Making progress means taking risks and making brilliant blunders. Thomas Edison is reputed to have said: “I have not failed. I’ve just found 10,000 ways that won’t work.” This statement sums up a fundamental — but often misunderstood — truth about scientific inquiry. The mistakes that are integral to scientific progress are not those that result from haste, sloppiness or inexperience. Rather, they are the mistakes that arise from thoughtful, meticulous experimentation based on bold ideas — the kind of ideas that can lead to major breakthroughs. One may wonder whether today’s highly competitive, funding-starved scientific atmosphere, in which publications and citations have become a primary criterion for success, can accommodate such mistakes. The simple answer is yes. Indeed, they are as important as ever — and not only in academia.
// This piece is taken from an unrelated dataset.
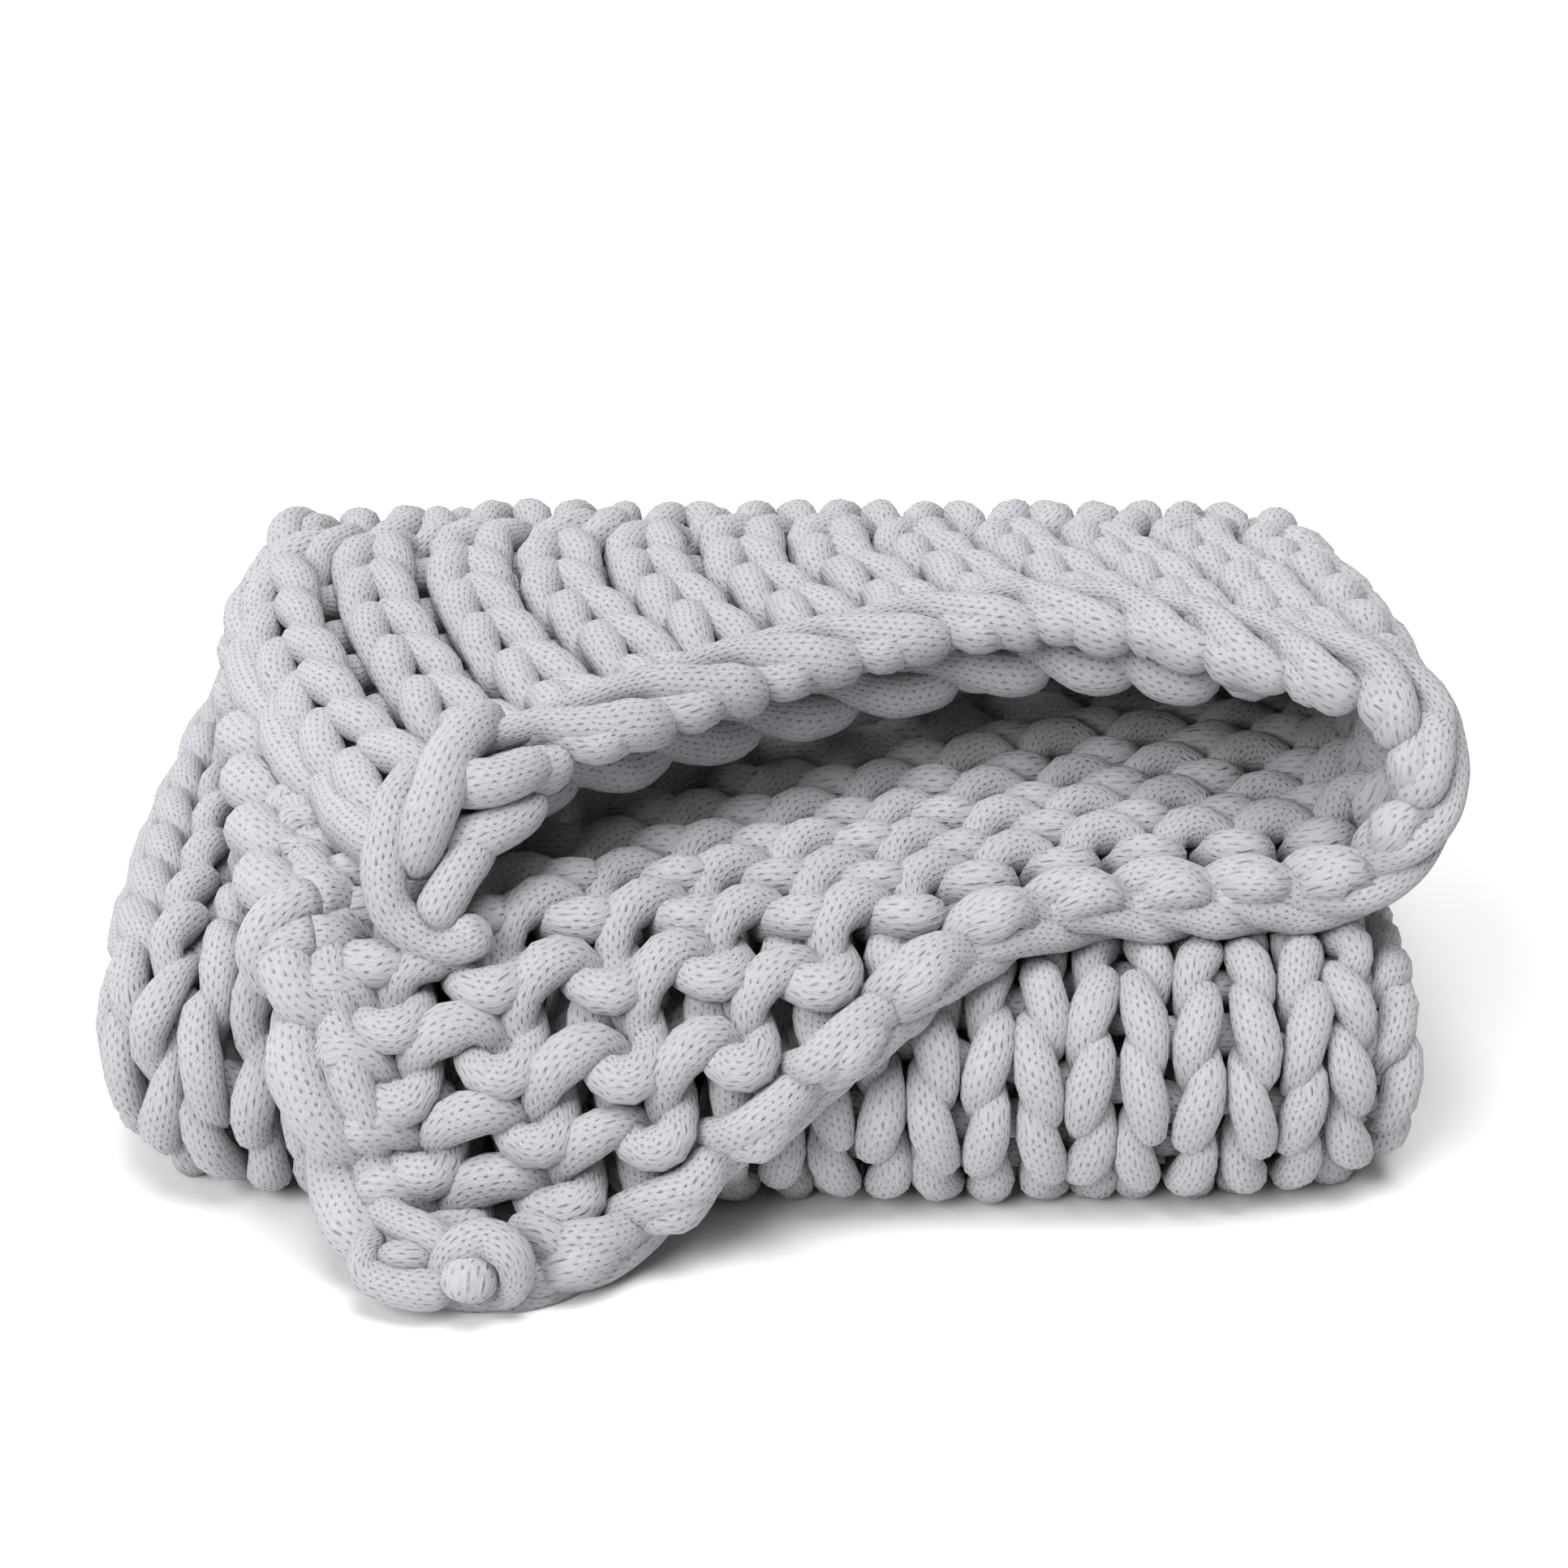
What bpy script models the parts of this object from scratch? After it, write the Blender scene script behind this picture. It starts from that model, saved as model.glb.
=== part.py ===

In fact, the entire scientific method is based on the notion that discovering what does not work is vital to learning what does. Any scientific theory must be falsifiable — that is, based on existing observations or experimental results. For a theory to be considered scientific, it must yield specific predictions of future observations or experimental results. If those observations or results contradict the predictions, the theory is discarded, or at least must be modified.
Opinion:
In my opinion, many of the risks that we take today will lead to mistakes however, these mistakes are the steps which we require to reach our goals. Many of our inventions nowadays were also due to the accidents and the making of mistakes by the scientists. People believe that mistakes are bad and the result of extremely lazy work however, they may sometimes lead to unexpected things with a better result as compared previously.